Actually he looks more like this
Tobacco spitting, beer swilling, Nascar loving, wealthy, white, cigar and scotch sipping, investment bankers.
Now that's the high life.
A brilliant insight also.
DBQ: I thought that had already been assigned to Chris Matthews? At least by one side of the blogosphere .. .
And have I really been on Althouse almost 3 years, on and off?
E-yep. You can look it up.
Jeeez, that's a long time to be on anyone.
It's almost a John and Yoko thing.
Very impressive.
The more I think about it, Begala looks like Loki the way Jack Kirby drew it in the early Thor God of Thunder strips.
"DBQ: I thought that had already been assigned to Chris Matthews? At least by one side of the blogosphere .. ."
Maybe, except without the drool.
More like EvilCharlie Brown
Dibs on being John.
Everyone knows a political strategist has to analyze the various demographic groups.

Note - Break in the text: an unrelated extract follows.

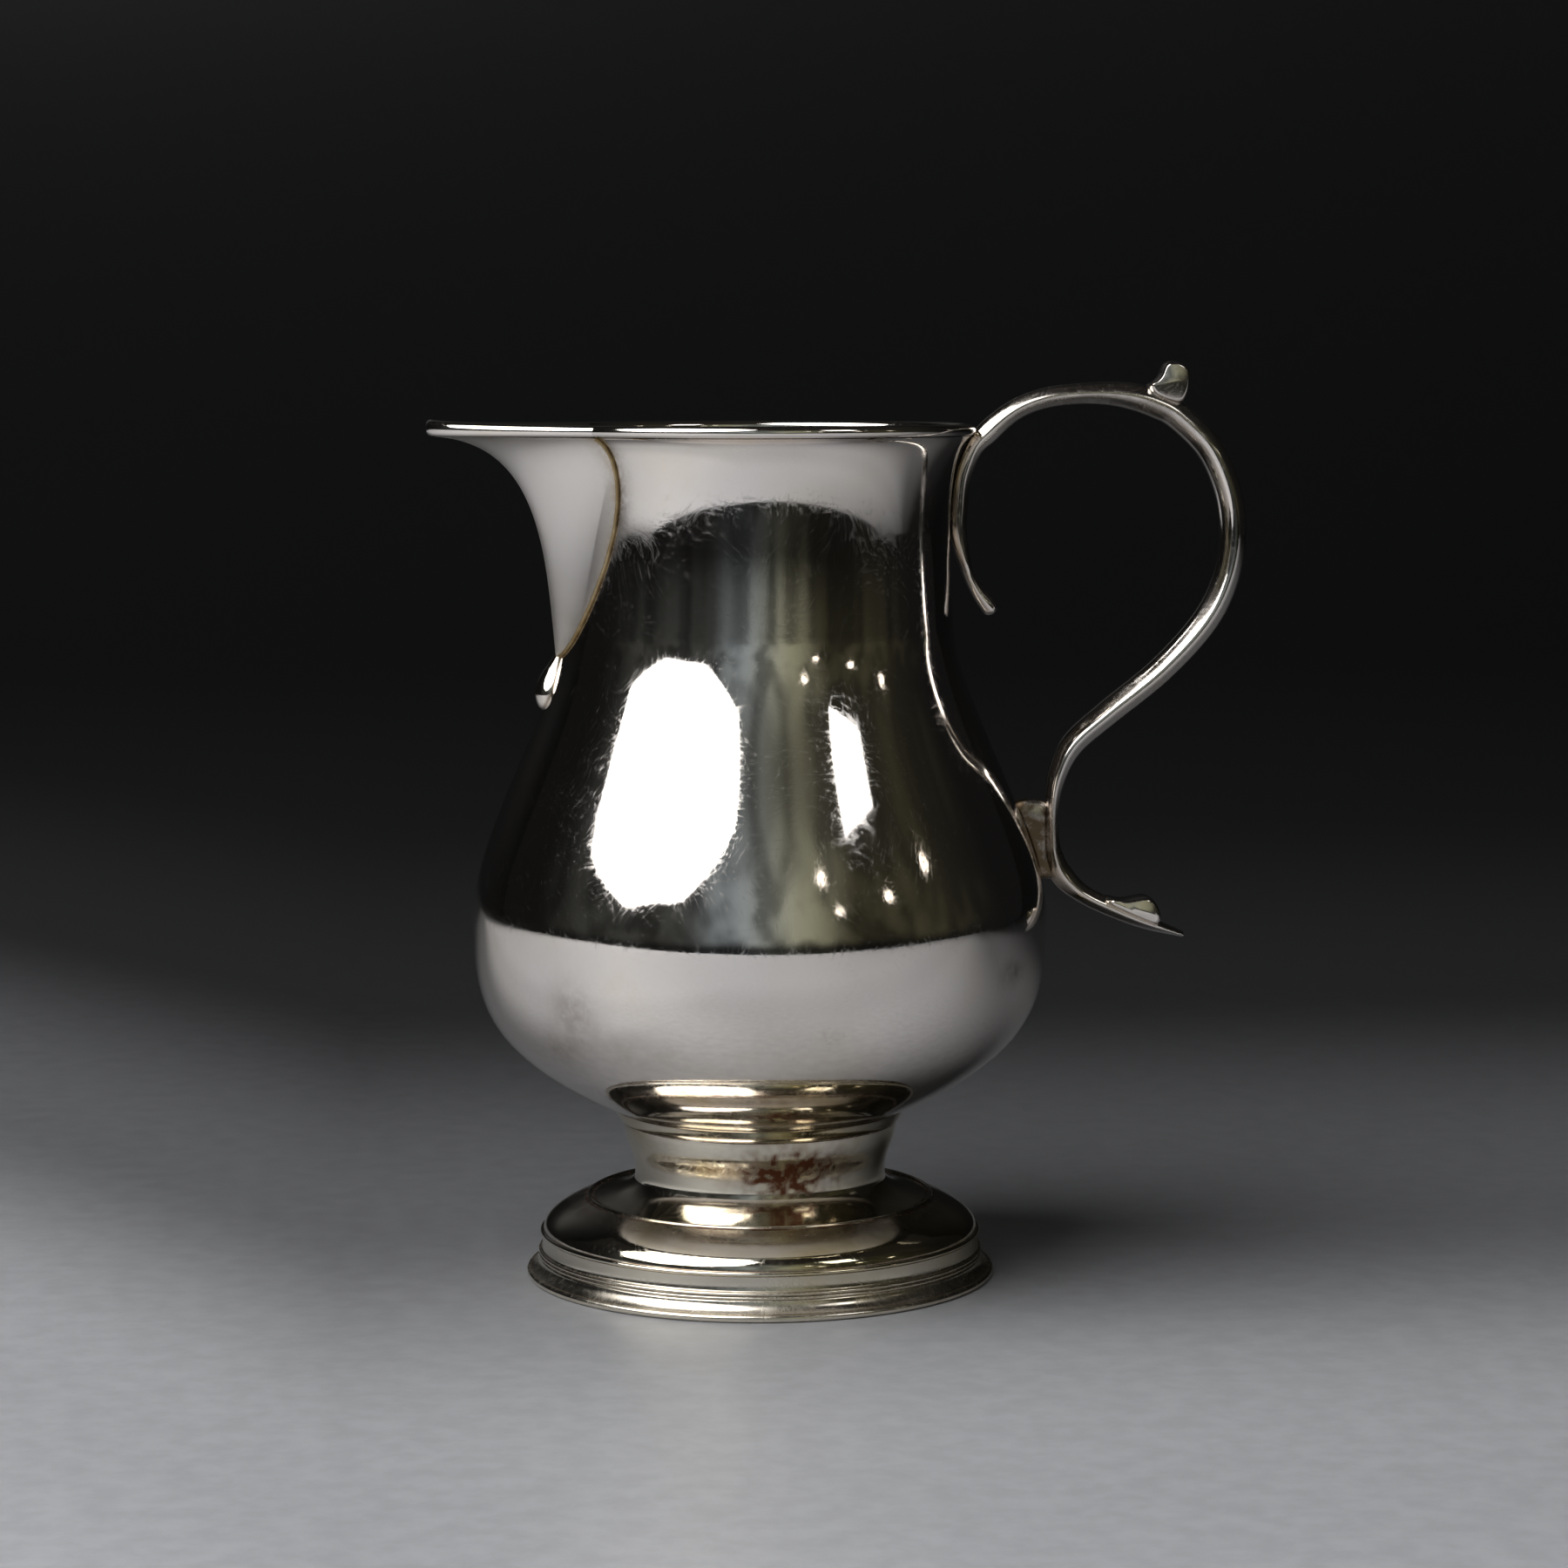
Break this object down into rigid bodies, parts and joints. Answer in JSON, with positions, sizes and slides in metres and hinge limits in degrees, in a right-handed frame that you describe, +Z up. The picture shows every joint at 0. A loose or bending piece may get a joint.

Yes, but as micro-targeting teaches, traditional political market segments may not be actual segments that correspond to political behavior. You may be better off tracking "Wal-Mart shoppers" than race and "frequency of Internet usage" than gender. So Begala, carving up the political market into race and gender categories is being divisive because those are emotive appeals to female chauvinism and racism. I think Brazile was right to call him on it, and so do most people in the blogosphere commenting on the video.
If I can't be the shoe, I don't wanna play.
Peggy Noonan at the WSJ sees Begala as the insincere one
Paul Begala wore the smile of the 1990s, the one in which there is no connection between the shape of the mouth and what the mouth says. All is mask. Donna Brazile was having none of it.
But she also wrote
Party elders should be coming out on the balcony in full array, in full regalia, and telling the crowd, "Habemus nominatum": "We have a nominee." And the crowd below should be cheering, "Viva Obamus! Viva nominatum!"
It's always dangerous to correct sombody's Latin, high school having been so long ago, but I'm pretty sure it's vivat.
Oooo!
Somebody suggests the ``I Like Ike'' button for Obama
Obamam amabo
a palindrome. That wins the November election hands down. McCain doesn't have a chance.